Drugs, Race and the Politics of Modern Slavery Law examines what happens when communities once viewed as enemies of the system are redefined as legal victims. Grounded in the lived experiences of young drug dealers and their families—voices rarely heard in law—Insa Lee Koch reveals how state protection often functions as a form of control. Across policing, government offices, and courtrooms, efforts to protect the vulnerable ignore the structural dispossession and state racism that these communities face. Koch powerfully shows how family members who advocate for their children not only face bureaucratic hurdles but also find themselves silenced—even criminalized—for trying to make alternative stories heard.

Drugs, Race and the Politics of Modern Slavery Law argues that the modern slavery agenda is far from an unqualified good. As the law expands its definition of victimhood, it simultaneously strengthens the state's punitive powers, deepens racial injustice amidst a deepening socio-economic crisis, and revives colonial logics of redemption. These logics recast Black and racialised working-class communities as both 'slaves' and their 'masters'—reviving a powerful enemy within, and with devastating consequences for those targeted and their families. Urgent and innovative, this book is a must-read for academics, lawyers, practitioners, and activists seeking to understand how imperial legacies remain central to policies that claim to further progressive and social justice agendas.
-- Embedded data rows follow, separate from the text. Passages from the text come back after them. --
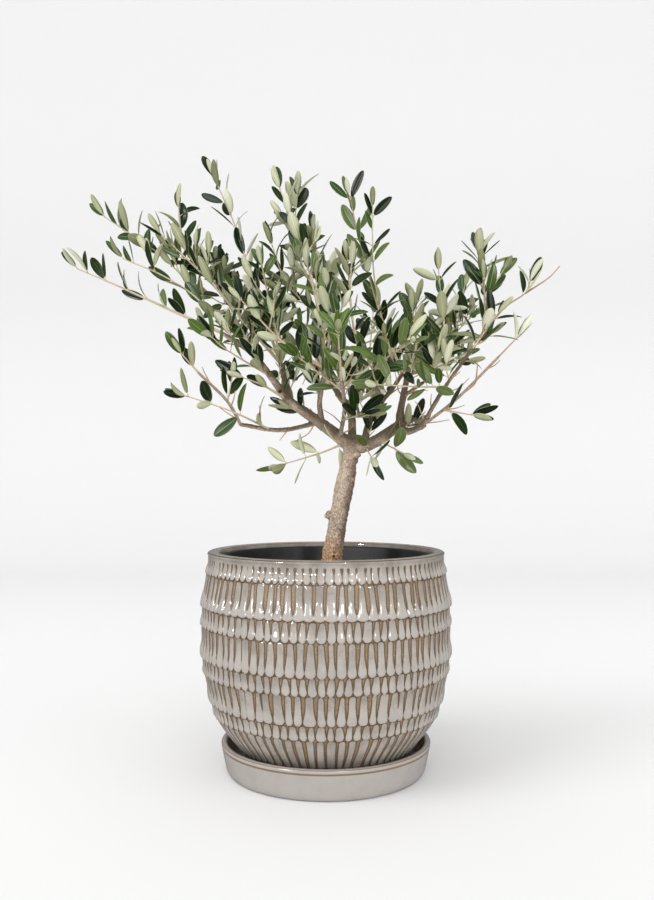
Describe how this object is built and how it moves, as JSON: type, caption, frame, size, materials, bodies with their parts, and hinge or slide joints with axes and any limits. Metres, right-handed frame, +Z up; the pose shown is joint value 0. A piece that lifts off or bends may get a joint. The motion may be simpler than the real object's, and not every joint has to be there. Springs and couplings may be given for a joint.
{
  "type": "potted olive tree",
  "caption": "Young olive on one leaning stem with an open, spreading crown of narrow leaves, in a ribbed glazed pot that stands on a round saucer.",
  "frame": {"origin": "middle of the saucer's flat underside, where the pot's turning axis meets the floor", "axes": "+Z up along the pot's axis; -Y towards the front; +X to the right, the way the stem leans"},
  "size_m": [0.5545, 0.3687, 0.7032],
  "materials": {
    "pot_glaze": "grey-cream glossy glaze pooled over raised ribs, breaking to matt brown in the grooves",
    "saucer_glaze": "the same glaze, smooth, with a brown line where it breaks over the rim",
    "nursery_plastic": "moulded, slightly dusty charcoal",
    "soil": "bark-based potting mix with small stones",
    "bark": "grey-tan young bark with fine cracks and small pores",
    "leaves": "leathery, dark green above and silver-grey below"
  },
  "bodies": {
    "root": {"back_bough": "bark", "back_left_bough": "bark", "back_right_fork": "bark", "centre_bough": "bark", "cover_pot": "pot_glaze", "front_bough": "bark", "inner_left_bough": "bark", "inner_right_bough": "bark", "inner_right_fork": "bark", "leaves_back_centre": "leaves", "leaves_back_inner": "leaves", "leaves_back_left": "leaves", "leaves_back_low": "leaves", "leaves_back_right": "leaves", "leaves_centre_front": "leaves", "leaves_centre_tall": "leaves", "leaves_front_centre": "leaves", "leaves_front_far_right": "leaves", "leaves_front_left": "leaves", "leaves_front_right": "leaves", "leaves_left_crown": "leaves", "leaves_left_far": "leaves", "leaves_left_high": "leaves", "leaves_left_inner": "leaves", "leaves_left_mid": "leaves", "leaves_left_outer": "leaves", "leaves_left_tall": "leaves", "leaves_low_left_end": "leaves", "leaves_low_left_twig": "leaves", "leaves_low_sprig": "leaves", "leaves_middle_back": "leaves", "leaves_middle_right": "leaves", "leaves_middle_tall": "leaves", "leaves_right_far": "leaves", "leaves_right_high": "leaves", "leaves_right_inner": "leaves", "leaves_right_low_end": "leaves", "leaves_right_low_side": "leaves", "leaves_right_middle": "leaves", "leaves_right_short": "leaves", "leaves_right_tall": "leaves", "leaves_under_fork": "leaves", "leaves_under_left_arm": "leaves", "leaves_under_right": "leaves", "left_arm": "bark", "left_bough": "bark", "left_upright": "bark", "low_left_arm": "bark", "low_left_bough": "bark", "nursery_pot": "nursery_plastic", "right_arm": "bark", "right_bough": "bark", "right_low_arm": "bark", "right_lower_bough": "bark", "right_side_twig": "bark", "right_stub": "bark", "right_upright": "bark", "saucer": "saucer_glaze", "soil": "soil", "trunk": "bark"}
  },
  "joints": []
}
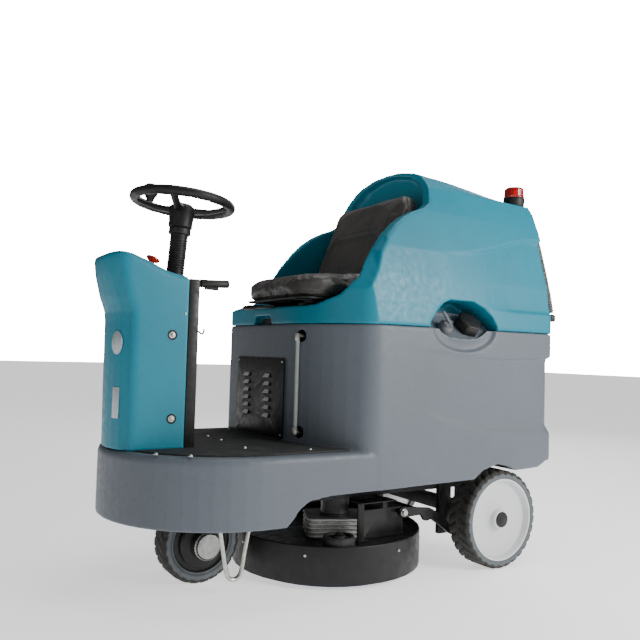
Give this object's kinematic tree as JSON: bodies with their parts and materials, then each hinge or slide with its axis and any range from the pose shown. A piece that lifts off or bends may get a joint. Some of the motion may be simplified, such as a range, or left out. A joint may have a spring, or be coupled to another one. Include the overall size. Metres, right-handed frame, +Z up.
{
  "type": "ride-on floor scrubber dryer",
  "caption": "Ride-on floor cleaning machine with a tilting upper tank and seat, a steering wheel on a cowled column, a low brush deck and a steered front drive wheel.",
  "frame": {"origin": "centre of the bounding box's footprint, on the floor", "axes": "+X forward, the way the driver faces; +Y to the driver's left; +Z up"},
  "size_m": [1.571, 0.708, 1.352],
  "materials": {
    "teal_plastic": "semi-matte moulded polyethylene, teal",
    "grey_plastic": "semi-matte moulded polyethylene, blue-grey",
    "black_plastic": "moulded, matt black",
    "black_steel": "powder coated, satin black",
    "frame_steel": "powder coated, matt black",
    "zinc": "zinc plated",
    "cast_aluminium": "rough cast",
    "label_foil": "blank printed foil",
    "vinyl": "grained dark brown-black vinyl over foam",
    "tyre_rubber": "moulded grey-black tread",
    "rubber": "matt black rubber",
    "rim_plastic": "light grey moulded rim",
    "grey_valve": "moulded, dark grey",
    "red_plastic": "gloss red",
    "yellow_plastic": "yellow ring",
    "red_lens": "clear red lens",
    "clear_tube": "clear plastic tube",
    "blue_bristle": "nylon bristles on a block",
    "battery_case": "ribbed battery case",
    "motor_zinc": "dark painted motor case"
  },
  "bodies": {
    "machine": {"chassis_frame": "frame_steel", "tie_down_loop_left": "zinc", "tie_down_loop_right": "zinc", "solution_tank": "grey_plastic", "footplate_mat": "rubber", "sight_tube": "clear_tube", "sight_elbow_lower": "zinc", "sight_elbow_upper": "zinc", "vent_panel": "black_steel", "battery_front_left": "battery_case", "battery_front_right": "battery_case", "battery_rear_left": "battery_case", "battery_rear_right": "battery_case", "fill_valve_body": "grey_valve", "steering_cowl": "teal_plastic", "column_back_plate": "black_steel", "estop_collar": "yellow_plastic", "display_unit": "black_plastic", "badge_plate": "label_foil", "data_plate": "label_foil", "steering_column": "black_plastic", "pedal_bracket": "black_steel", "rear_axle": "frame_steel"},
    "upper_tank": {"recovery_tank": "teal_plastic", "vacuum_motor": "black_plastic", "drain_hose": "rubber", "beacon_base": "black_plastic", "beacon_lens": "red_lens", "seat_rails": "black_steel"},
    "lid": {"recovery_lid": "teal_plastic"},
    "hose_plug": {"drain_hose_plug": "black_plastic"},
    "seat": {"seat_pan": "black_steel", "seat_cushion": "vinyl", "seat_backrest": "vinyl"},
    "slide_bar": {"seat_slide_bar": "black_steel"},
    "fill_cap": {"filler_cap": "black_plastic"},
    "valve_handle": {"fill_valve_handle": "grey_valve"},
    "stop_button": {"estop_button": "red_plastic"},
    "key": {"key_switch": "zinc"},
    "knob": {"speed_knob": "black_plastic"},
    "lever": {"lift_lever": "black_plastic"},
    "hand_wheel": {"steering_wheel": "black_plastic"},
    "spinner": {"spinner_knob": "black_plastic"},
    "fork": {"steer_fork": "black_steel"},
    "drive_wheel": {"drive_tyre": "tyre_rubber", "drive_hub": "black_steel"},
    "pedal": {"accelerator_pedal": "rubber"},
    "rear_wheel_left": {"rear_tyre_left": "tyre_rubber", "rear_rim_left": "rim_plastic", "rear_hub_cap_left": "black_plastic"},
    "rear_wheel_right": {"rear_tyre_right": "tyre_rubber", "rear_rim_right": "rim_plastic", "rear_hub_cap_right": "black_plastic"},
    "arms": {"lift_arms": "black_steel"},
    "deck": {"deck_bracket": "black_steel", "brush_deck": "black_steel", "brush_gearbox": "cast_aluminium", "brush_motor": "motor_zinc"},
    "brush": {"disc_brush": "blue_bristle"},
    "roller": {"bumper_roller": "rubber"}
  },
  "joints": [
    {"name": "steering_wheel_turn", "type": "hinge", "parent": "machine", "child": "hand_wheel", "pos_m": [0.5345, 0, 1.143], "axis": [-0.0785, 0, 0.9969], "range_deg": [-200, 200]},
    {"name": "spinner_turn", "type": "hinge", "parent": "hand_wheel", "child": "spinner", "pos_m": [0.6183, -0.0535, 1.16], "axis": [-0.0785, 0, 0.9969], "continuous": true},
    {"name": "fork_steer", "type": "hinge", "parent": "machine", "child": "fork", "pos_m": [0.4495, 0, 0.25], "axis": [0, 0, 1], "range_deg": [-60, 60]},
    {"name": "drive_wheel_spin", "type": "hinge", "parent": "fork", "child": "drive_wheel", "pos_m": [0.4495, 0, 0.123], "axis": [0, 1, 0], "continuous": true},
    {"name": "rear_wheel_left_spin", "type": "hinge", "parent": "machine", "child": "rear_wheel_left", "pos_m": [-0.4905, 0.305, 0.1616], "axis": [0, 1, 0], "continuous": true},
    {"name": "rear_wheel_right_spin", "type": "hinge", "parent": "machine", "child": "rear_wheel_right", "pos_m": [-0.4905, -0.305, 0.1616], "axis": [0, 1, 0], "continuous": true},
    {"name": "accelerator_press", "type": "hinge", "parent": "machine", "child": "pedal", "pos_m": [0.516, -0.15, 0.439], "axis": [0, 1, 0], "range_deg": [0, 15], "stiffness_Nm_per_rad": 1.5, "springref_deg": -11.46},
    {"name": "upper_tank_tilt", "type": "hinge", "parent": "machine", "child": "upper_tank", "pos_m": [-0.7435, 0, 0.79], "axis": [0, -1, 0], "range_deg": [0, 60]},
    {"name": "lid_open", "type": "hinge", "parent": "upper_tank", "child": "lid", "pos_m": [-0.6205, 0, 1.3035], "axis": [0, -1, 0], "range_deg": [0, 95]},
    {"name": "hose_plug_pull", "type": "slide", "parent": "upper_tank", "child": "hose_plug", "axis": [0, 0, -1], "range_m": [0, 0.03]},
    {"name": "seat_slide", "type": "slide", "parent": "upper_tank", "child": "seat", "axis": [1, 0, 0], "range_m": [0, 0.06]},
    {"name": "slide_bar_lift", "type": "hinge", "parent": "seat", "child": "slide_bar", "pos_m": [0.12, 0, 0.856], "axis": [0, -1, 0], "range_deg": [0, 3.5], "stiffness_Nm_per_rad": 4, "springref_deg": -8.59},
    {"name": "filler_cap_lift", "type": "slide", "parent": "machine", "child": "fill_cap", "axis": [0, 0.7071, 0.7071], "range_m": [0, 0.03]},
    {"name": "fill_valve_turn", "type": "hinge", "parent": "machine", "child": "valve_handle", "pos_m": [-0.2535, 0.3125, 0.7945], "axis": [0, 0.7071, 0.7071], "range_deg": [0, 90]},
    {"name": "stop_press", "type": "slide", "parent": "machine", "child": "stop_button", "axis": [0.3813, 0, -0.9245], "range_m": [0, 0.005], "stiffness_N_per_m": 1500},
    {"name": "key_turn", "type": "hinge", "parent": "machine", "child": "key", "pos_m": [0.5175, -0.062, 0.846], "axis": [1, 0, 0], "range_deg": [0, 60]},
    {"name": "speed_knob_turn", "type": "hinge", "parent": "machine", "child": "knob", "pos_m": [0.5175, 0.062, 0.846], "axis": [1, 0, 0], "range_deg": [0, 270]},
    {"name": "lift_lever_move", "type": "hinge", "parent": "machine", "child": "lever", "pos_m": [0.5145, 0.092, 0.893], "axis": [0, 1, 0], "range_deg": [0, 20]},
    {"name": "arms_lift", "type": "hinge", "parent": "machine", "child": "arms", "pos_m": [-0.3725, 0, 0.118], "axis": [0, -1, 0], "range_deg": [0, 11]},
    {"name": "deck_level", "type": "hinge", "parent": "arms", "child": "deck", "pos_m": [-0.1575, 0, 0.195], "axis": [0, 1, 0], "range_deg": [0, 11]},
    {"name": "brush_spin", "type": "hinge", "parent": "deck", "child": "brush", "pos_m": [-0.0175, 0.002, 0.06], "axis": [0, 0, 1], "continuous": true},
    {"name": "roller_spin", "type": "hinge", "parent": "deck", "child": "roller", "pos_m": [0.0875, 0.236, 0.13], "axis": [0, 0, 1], "continuous": true}
  ],
  "couplings": [
    {"joint": "fork_steer", "follows": "steering_wheel_turn", "ratio": 0.3},
    {"joint": "deck_level", "follows": "arms_lift", "ratio": 1}
  ]
}
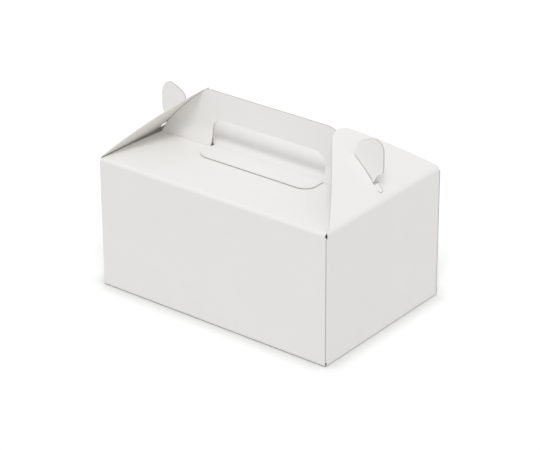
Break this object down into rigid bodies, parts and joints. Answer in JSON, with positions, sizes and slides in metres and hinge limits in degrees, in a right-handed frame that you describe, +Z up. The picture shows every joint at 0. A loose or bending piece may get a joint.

This is an open access title available under the terms of a CC BY-NC-ND 4.0 International licence. It is free to read on Oxford Scholarship Online and offered as a free PDF download from OUP and selected open access locations.

About the author










Trained in anthropology and in law, Insa Lee Koch is an interdisciplinary scholar working on questions of inequality, politics, racism, and the state. Koch's work is ethnographic, and she is committed to public and advocacy-driven scholarship. Koch currently holds the Chair for British Cultures at the University of St. Gallen in Switzerland and was previously Associate Professor in Law and Anthropology at the London School of Economics.